Some of the cluster cases are known to have been infectious and out in the community since at least May 18.
Professor Sutton said contact tracers had performed “extraordinary work” to track cluster links “but there has been a lot of chasing to be done because we have had those individuals out in the community for some days”.
Health officials are still searching for the “missing link” in Melbourne’s cluster, an unknown person who contracted coronavirus from a Wollert man, who acquired the infection in South Australia hotel quarantine earlier this month.
The Melbourne cluster was infected by a “sub-lineage” of the Indian variant of the virus, Professor Sutton said, adding it “does not seem to be as bad” as the variant devastating India during its second wave.
More than 26,000 Victorians were tested overnight as people rushed to get tested as the outbreak grows.
Professor Sutton urged “hundreds of thousands” of Victorians who were eligible but unvaccinated to go and get their jabs.
“Many turned up” at vaccination sites yesterday, he said.
Coronavirus testing clinics across Melbourne were inundated again today after thousands of football fans were warned they may have been exposed.
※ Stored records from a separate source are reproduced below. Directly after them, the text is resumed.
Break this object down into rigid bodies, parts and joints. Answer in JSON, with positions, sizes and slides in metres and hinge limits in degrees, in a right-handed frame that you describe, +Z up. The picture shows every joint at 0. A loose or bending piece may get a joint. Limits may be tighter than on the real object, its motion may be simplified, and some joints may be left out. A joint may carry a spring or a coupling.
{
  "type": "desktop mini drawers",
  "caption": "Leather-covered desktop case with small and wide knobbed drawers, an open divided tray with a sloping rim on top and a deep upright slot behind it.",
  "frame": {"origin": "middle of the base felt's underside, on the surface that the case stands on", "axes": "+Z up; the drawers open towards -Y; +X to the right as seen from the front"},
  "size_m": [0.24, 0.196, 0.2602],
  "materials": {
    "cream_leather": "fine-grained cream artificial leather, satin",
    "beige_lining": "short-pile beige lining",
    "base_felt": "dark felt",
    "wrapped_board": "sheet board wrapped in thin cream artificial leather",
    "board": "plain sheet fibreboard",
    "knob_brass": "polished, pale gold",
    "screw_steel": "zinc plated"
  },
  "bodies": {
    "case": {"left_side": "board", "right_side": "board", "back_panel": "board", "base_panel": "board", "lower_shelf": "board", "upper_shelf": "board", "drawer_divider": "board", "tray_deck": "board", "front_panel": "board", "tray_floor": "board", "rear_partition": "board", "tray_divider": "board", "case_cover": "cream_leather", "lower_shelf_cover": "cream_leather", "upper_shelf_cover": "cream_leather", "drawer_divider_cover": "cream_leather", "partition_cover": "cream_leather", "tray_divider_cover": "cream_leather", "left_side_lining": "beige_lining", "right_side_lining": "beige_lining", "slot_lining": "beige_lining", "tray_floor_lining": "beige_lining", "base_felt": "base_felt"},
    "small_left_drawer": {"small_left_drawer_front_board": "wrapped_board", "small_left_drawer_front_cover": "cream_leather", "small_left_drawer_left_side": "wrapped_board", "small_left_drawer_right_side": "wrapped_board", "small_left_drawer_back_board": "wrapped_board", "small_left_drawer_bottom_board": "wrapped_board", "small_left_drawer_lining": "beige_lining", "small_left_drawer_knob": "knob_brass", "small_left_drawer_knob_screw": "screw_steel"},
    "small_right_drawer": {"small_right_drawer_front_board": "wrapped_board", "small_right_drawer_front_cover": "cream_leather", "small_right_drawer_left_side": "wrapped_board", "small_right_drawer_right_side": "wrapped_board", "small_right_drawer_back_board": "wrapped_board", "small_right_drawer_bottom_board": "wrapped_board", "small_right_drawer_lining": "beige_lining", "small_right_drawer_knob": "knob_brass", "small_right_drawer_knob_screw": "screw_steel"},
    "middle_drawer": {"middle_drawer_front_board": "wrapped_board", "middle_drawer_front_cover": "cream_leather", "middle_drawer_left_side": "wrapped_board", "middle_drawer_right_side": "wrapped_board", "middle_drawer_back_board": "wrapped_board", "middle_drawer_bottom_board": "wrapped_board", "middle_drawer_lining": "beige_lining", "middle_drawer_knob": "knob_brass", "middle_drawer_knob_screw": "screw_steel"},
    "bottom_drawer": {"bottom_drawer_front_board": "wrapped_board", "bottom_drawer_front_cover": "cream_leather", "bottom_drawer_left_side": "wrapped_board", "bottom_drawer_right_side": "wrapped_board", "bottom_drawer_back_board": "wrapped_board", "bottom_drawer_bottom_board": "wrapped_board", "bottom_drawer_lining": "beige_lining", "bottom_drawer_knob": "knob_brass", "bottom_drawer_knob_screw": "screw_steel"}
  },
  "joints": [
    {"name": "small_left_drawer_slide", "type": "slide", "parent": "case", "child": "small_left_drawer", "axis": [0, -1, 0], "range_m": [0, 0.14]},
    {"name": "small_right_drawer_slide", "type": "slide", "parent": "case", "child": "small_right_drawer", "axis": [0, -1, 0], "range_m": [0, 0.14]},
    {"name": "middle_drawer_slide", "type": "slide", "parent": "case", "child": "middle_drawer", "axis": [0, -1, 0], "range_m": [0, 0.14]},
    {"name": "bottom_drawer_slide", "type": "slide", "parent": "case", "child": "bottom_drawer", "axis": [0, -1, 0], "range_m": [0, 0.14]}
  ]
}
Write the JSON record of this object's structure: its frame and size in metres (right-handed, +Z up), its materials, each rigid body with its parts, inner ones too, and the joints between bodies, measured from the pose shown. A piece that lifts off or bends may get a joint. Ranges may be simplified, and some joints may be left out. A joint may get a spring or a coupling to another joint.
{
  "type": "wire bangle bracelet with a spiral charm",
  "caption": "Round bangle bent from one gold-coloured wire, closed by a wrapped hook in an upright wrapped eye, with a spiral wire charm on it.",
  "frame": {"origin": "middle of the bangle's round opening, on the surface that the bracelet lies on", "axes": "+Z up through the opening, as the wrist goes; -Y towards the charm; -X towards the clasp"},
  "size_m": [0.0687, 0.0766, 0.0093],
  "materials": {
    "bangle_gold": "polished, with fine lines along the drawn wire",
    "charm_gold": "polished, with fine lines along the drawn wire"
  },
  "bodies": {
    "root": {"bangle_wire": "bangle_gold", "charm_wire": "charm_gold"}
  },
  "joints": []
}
Dozens of cars have lined up at the Northern Hospital testing site, with the first person arriving 90 minutes before doors opened.
‘Sitting on a knife’s edge’
The CSIRO’s Dr Rob Grenfell told Today the next few days will be crucial to determine whether Melbourne needs to be locked down.
“The next few days will tell us how harsh it will be – we are sitting on a knife’s edge here in Melbourne,” Dr Grenfell said.
Dr Grenfell said he had faith in Melbourne’s contact tracing system and noted at this stage, there is just one cluster compared to three the last time the city was locked down.
“This virus isn’t going away. It is here and it is going to eventually establish itself in this country, so we have to be very cautious,” he said.
“The solution to this is obviously vaccination – I urge everyone to start considering vaccination and do this as a matter of haste.”
Eerie sense of deja-vu for Victoria
Former Australian Medical Association (AMA) president and GP Dr Mukesh Haikerwal said Melbourne was experiencing a “pretty grim” feeling of deja-vu.
“We literally are looking down the barrel of what happened last year,” he said.
“It started very quietly and all of a sudden, we had significant lockdowns.
“We really don’t want to go into that again.
“We don’t want to get in the situation that they’ve had overseas of course, where more and more people are having to go to hospital and go into ICU.
“So we’ve really got to nail this now.”